La comparaison est difficile à faire, dans la mesure où les internes britanniques ont énormément de dépenses annexes. Déjà les études de médecine, payées en moyenne 8000 £ par année, imposent une sorte de retour sur investissement. Puis les examens obligatoires et payants, tout au long de l'internat, avec des prépas privées quasiment banales, environ 2000 £ par an. Les inscriptions au GMC, au Royal College of Physicians, au Royal College of Anaesthetists... Le coût de la vie, bien plus cher à Londres qu'en province, évidemment.

Néanmoins, toujours est-il qu'au total, mes confrères semblent s'en tirer bien mieux que nous, et sont estimés en tant que Docteurs. Malgré mon accent et mes phrases mal fichues, administratifs, paramédicaux et médecins m'ont toujours parlé avec respect. Alors que je prépare mon retour à Paris, à coup de mails et appels à des secrétaires que j'ai l'impression d'importuner avec mes questions banales, j'appréhende mon retour à mon ancien monde.

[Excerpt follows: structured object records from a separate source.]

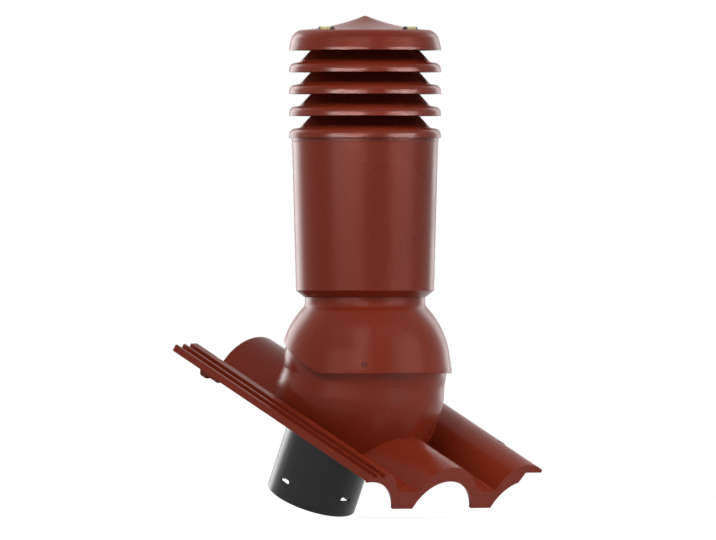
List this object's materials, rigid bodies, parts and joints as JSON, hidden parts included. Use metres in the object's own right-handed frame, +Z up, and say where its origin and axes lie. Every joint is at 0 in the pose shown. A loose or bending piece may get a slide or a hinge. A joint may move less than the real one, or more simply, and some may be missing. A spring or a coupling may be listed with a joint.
{
  "type": "roof tile vent",
  "caption": "Plastic roof tile with a swivelling insulated flue, a louvred conical cap with level vials, and a round duct spigot under the roof.",
  "frame": {"origin": "middle of the two pads that bear on the roof batten, on the plane of the batten's top face", "axes": "+Z up, along the plumb flue; +X across the roof towards the cover side; +Y up the slope, with the tile at 25 degrees"},
  "size_m": [0.3296, 0.3988, 0.6866],
  "materials": {
    "red_plastic": "satin red-brown moulded plastic",
    "black_plastic": "satin black plastic",
    "foam": "grey foam",
    "steel": "zinc plated",
    "screw_paint": "red-brown painted head",
    "seal_rubber": "matt rubber",
    "vial_yellow": "clear yellow vial",
    "vial_black": "black end caps"
  },
  "bodies": {
    "base": {"roof_tile": "red_plastic", "duct_spigot": "black_plastic", "spigot_screws": "steel"},
    "flue": {"swivel_bell": "red_plastic", "bell_lock_screws": "screw_paint", "duct_ball": "black_plastic", "ball_seal": "seal_rubber", "inner_duct": "black_plastic", "neck_ring": "black_plastic", "shroud": "red_plastic", "insulation_half_left": "foam", "insulation_half_right": "foam", "closing_ring": "black_plastic", "louvre_collar": "red_plastic", "cap_cover": "red_plastic", "tie_screws": "steel", "louvre_ring_1": "red_plastic", "louvre_ring_2": "red_plastic", "louvre_ring_3": "red_plastic", "level_vial_left": "vial_yellow", "vial_caps_left": "vial_black", "level_vial_eave": "vial_yellow", "vial_caps_eave": "vial_black"}
  },
  "joints": [
    {"name": "pitch_swivel", "type": "hinge", "parent": "base", "child": "flue", "pos_m": [0, -0.18023, 0.01857], "axis": [1, 0, 0], "range_deg": [-15, 10]}
  ]
}
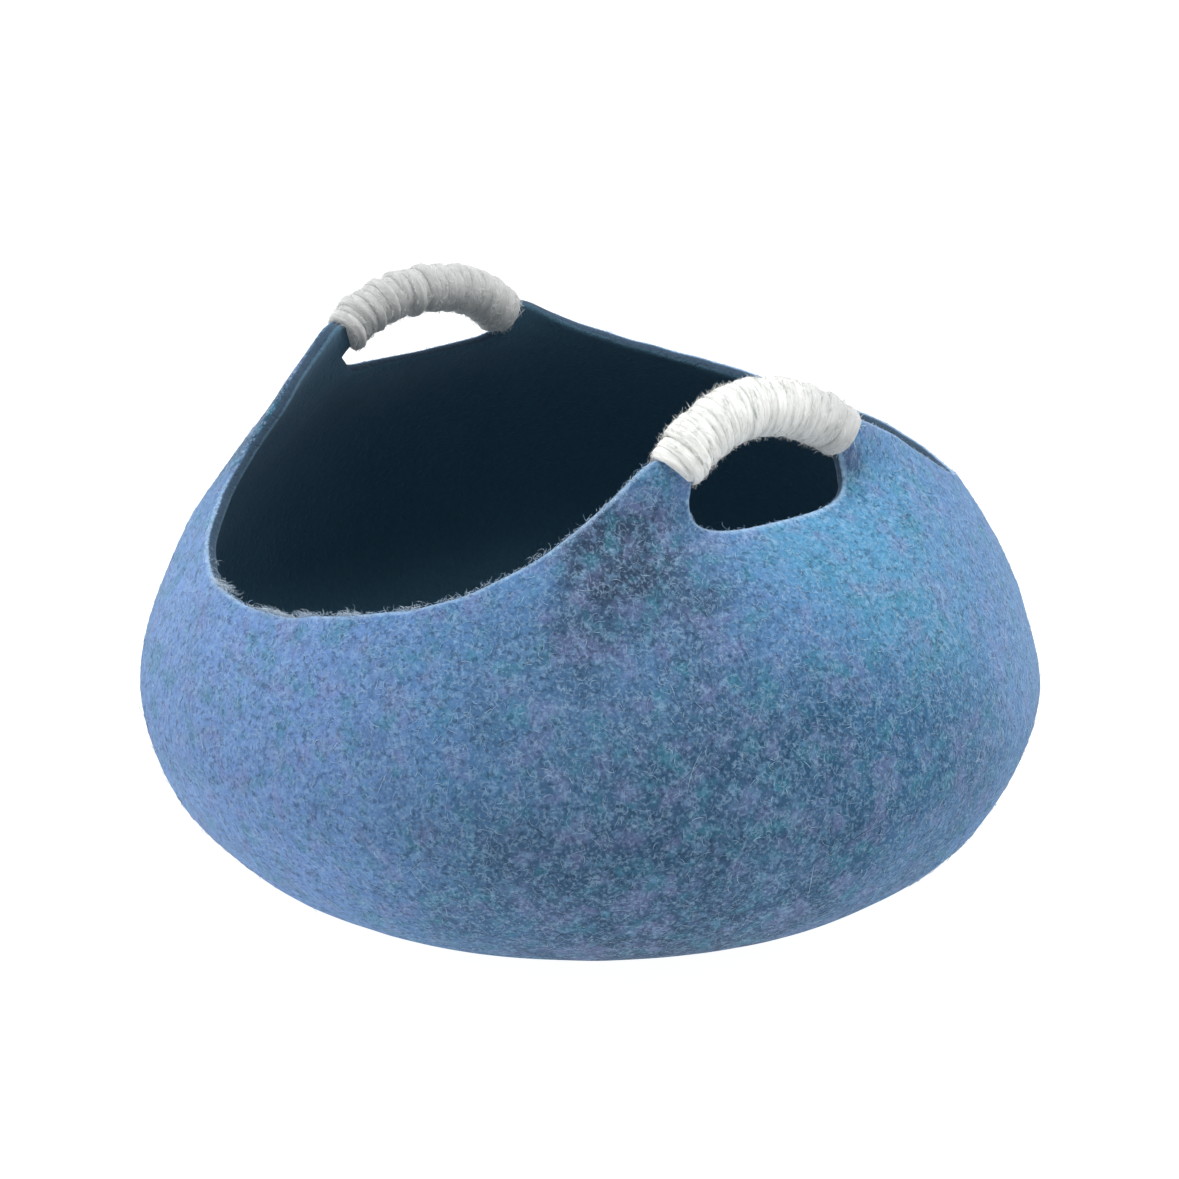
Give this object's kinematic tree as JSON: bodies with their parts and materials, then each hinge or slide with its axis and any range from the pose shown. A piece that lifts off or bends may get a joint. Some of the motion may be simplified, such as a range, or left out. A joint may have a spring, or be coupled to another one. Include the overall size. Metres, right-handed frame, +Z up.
{
  "type": "felt cat basket",
  "caption": "Round felted-wool cat basket with an open, dipping mouth, drawn-in sides and a yarn-wrapped hand grip over a slot at each side.",
  "frame": {"origin": "middle of the flat base, on the surface that the basket stands on", "axes": "+Z up; the two hand grips lie at +X and -X; the rim dips at -Y, the front, and at +Y, the back"},
  "size_m": [0.4488, 0.4496, 0.2742],
  "materials": {
    "blue_felt": "matt, marled wet-felted wool",
    "pale_yarn": "matt, fuzzy wound wool yarn"
  },
  "bodies": {
    "root": {"felt_bowl": "blue_felt", "grip_yarn_right": "pale_yarn", "grip_yarn_left": "pale_yarn"}
  },
  "joints": []
}
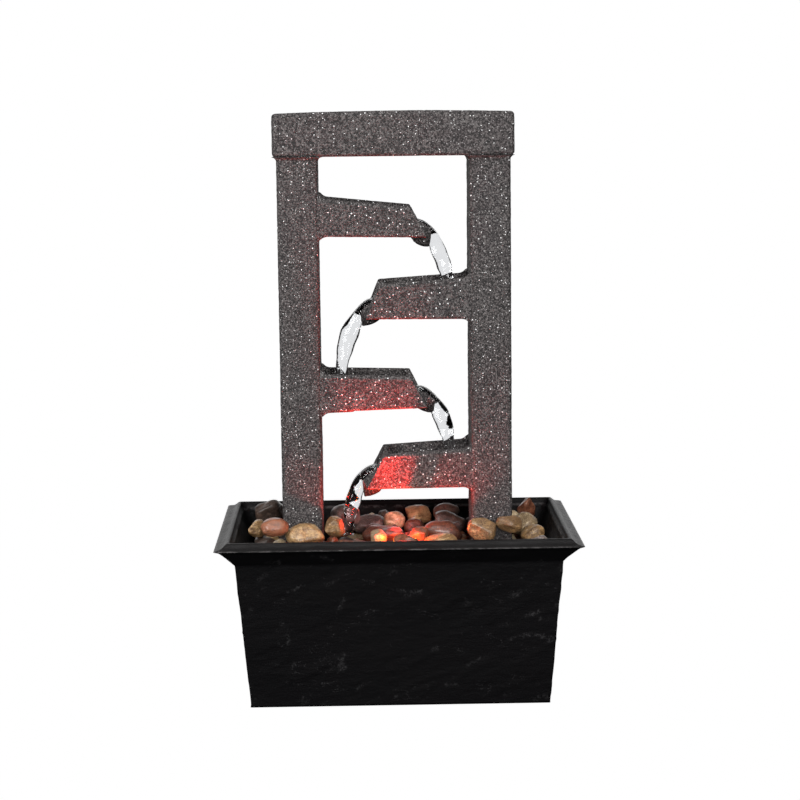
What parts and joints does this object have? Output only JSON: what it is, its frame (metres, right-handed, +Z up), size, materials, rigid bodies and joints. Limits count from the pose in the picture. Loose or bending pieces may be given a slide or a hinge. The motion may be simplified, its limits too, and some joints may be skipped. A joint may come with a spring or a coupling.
{
  "type": "tabletop water fountain",
  "caption": "Tabletop fountain: a tapered black basin of pebbles under a two-post stone tower whose open troughs spill water from one to the next, lit from below.",
  "frame": {"origin": "on the ground, under the centre of the basin", "axes": "+Z up, +X to the right as seen from the front, +Y towards the back"},
  "size_m": [0.1786, 0.125, 0.2917],
  "materials": {
    "basin_resin": "black cast resin with a riven slate relief",
    "tower_resin": "charcoal cast stone resin with pale flecks",
    "foot_rubber": "soft black rubber",
    "grommet_rubber": "soft black rubber",
    "cup_rubber": "soft translucent grey rubber",
    "deck_plastic": "black moulded plastic",
    "screw_steel": "stainless",
    "clear_tube": "clear flexible vinyl",
    "elbow_plastic": "black moulded plastic",
    "pump_plastic": "black moulded plastic",
    "intake_plastic": "black moulded plastic",
    "dial_plastic": "grey moulded plastic",
    "core_steel": "laminated steel",
    "coil_copper": "enamelled copper winding",
    "rotor_plastic": "bonded magnet and vanes",
    "shaft_ceramic": "polished ceramic",
    "light_plastic": "black moulded plastic",
    "board_plastic": "circuit board",
    "led_chip": "lit red chip",
    "led_lens": "clear domed lens, lit from below",
    "lead_plastic": "black sheath",
    "stone_tan": "tumbled river pebble",
    "stone_cream": "tumbled river pebble",
    "stone_brown": "tumbled river pebble",
    "stone_red": "tumbled river pebble",
    "stone_grey": "tumbled river pebble",
    "water": "clear falling water"
  },
  "bodies": {
    "fountain": {"basin": "basin_resin", "cord_grommet": "grommet_rubber", "deck_plate": "deck_plastic", "impeller_cover": "pump_plastic", "impeller_shaft": "shaft_ceramic", "led_board": "board_plastic", "led_chips": "led_chip", "led_housing": "light_plastic", "led_lead": "lead_plastic", "led_lens": "led_lens", "left_post": "tower_resin", "lintel": "tower_resin", "outlet_elbow": "elbow_plastic", "pebbles_brown": "stone_brown", "pebbles_cream": "stone_cream", "pebbles_grey": "stone_grey", "pebbles_red": "stone_red", "pebbles_tan": "stone_tan", "post_screws": "screw_steel", "pump_back_cover": "pump_plastic", "pump_housing": "pump_plastic", "right_post": "tower_resin", "rotor_bushes": "foot_rubber", "rubber_feet": "foot_rubber", "stator_coil": "coil_copper", "stator_core": "core_steel", "suction_cups": "cup_rubber", "supply_tube": "clear_tube", "trough_1": "tower_resin", "trough_2": "tower_resin", "trough_3": "tower_resin", "trough_4": "tower_resin", "water_stream_1": "water", "water_stream_2": "water", "water_stream_3": "water", "water_stream_4": "water"},
    "intake": {"intake_cover": "intake_plastic"},
    "dial": {"flow_dial": "dial_plastic"},
    "rotor": {"impeller": "rotor_plastic"},
    "lid": {"lid_pebbles_brown": "stone_brown", "lid_pebbles_cream": "stone_cream", "lid_pebbles_grey": "stone_grey", "lid_pebbles_red": "stone_red", "lid_pebbles_tan": "stone_tan", "access_lid": "deck_plastic"}
  },
  "joints": [
    {"name": "impeller_spin", "type": "hinge", "parent": "fountain", "child": "rotor", "pos_m": [-0.035, 0, 0.024], "axis": [1, 0, 0], "continuous": true},
    {"name": "intake_pull", "type": "slide", "parent": "fountain", "child": "intake", "axis": [-1, 0, 0], "range_m": [0, 0.004]},
    {"name": "flow_dial_turn", "type": "hinge", "parent": "intake", "child": "dial", "pos_m": [-0.062, 0, 0.024], "axis": [1, 0, 0], "range_deg": [0, 90]},
    {"name": "lid_lift", "type": "slide", "parent": "fountain", "child": "lid", "axis": [0, 0, 1], "range_m": [0, 0.012]}
  ]
}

Alors que le financement de mon semestre et sa validation dans ma maquette étaient encore incertains, j'appelais au secours pour trouver une solution et l'un de mes patrons m'avait demandé si cela représentait réellement un problème. Parce que prendre une disponibilité, c'est bien aussi. Mon portable à l'oreille, les yeux qui se remplissent, je ne sais plus quoi dire. Alors je réponds poliment, je le remercie de son aide et de ses conseils. Je raccroche et j'erre dans Monceau.

Je n'ai pas réussi à dire que oui, c'est un problème. Que l'argent ne tombe pas du ciel. Que mon loyer n'est pas gratuit et que putain, je me retrouve, Bac + 9, à devoir faire un job d'été et à courir après les gardes en plus de mon internat pour essayer de réaliser mon projet, alors que j'aurais préféré bosser dans mes bouquins pour combler mes lacunes en physiologie. Alors que dans d'autres professions, même sans être né avec une cuillère en argent dans la bouche, on peut avoir une vie confortable en travaillant 35 heures par semaine, être respecté dans sa boîte, se construire une vie personnelle posée, en ayant du temps libre et de l'argent à dépenser.

Peut-être avons-nous un problème avec notre rapport à l'argent, dans notre milieu.

Dans un monde idéal, je vivrais ici, confortablement, à faire dix remplacements par mois savamment négociés, et je me remettrais au violon pour accompagner Antoine & Charlotte avec Dana Mc Keon dans des gigs à l'ambiance chaleureuse.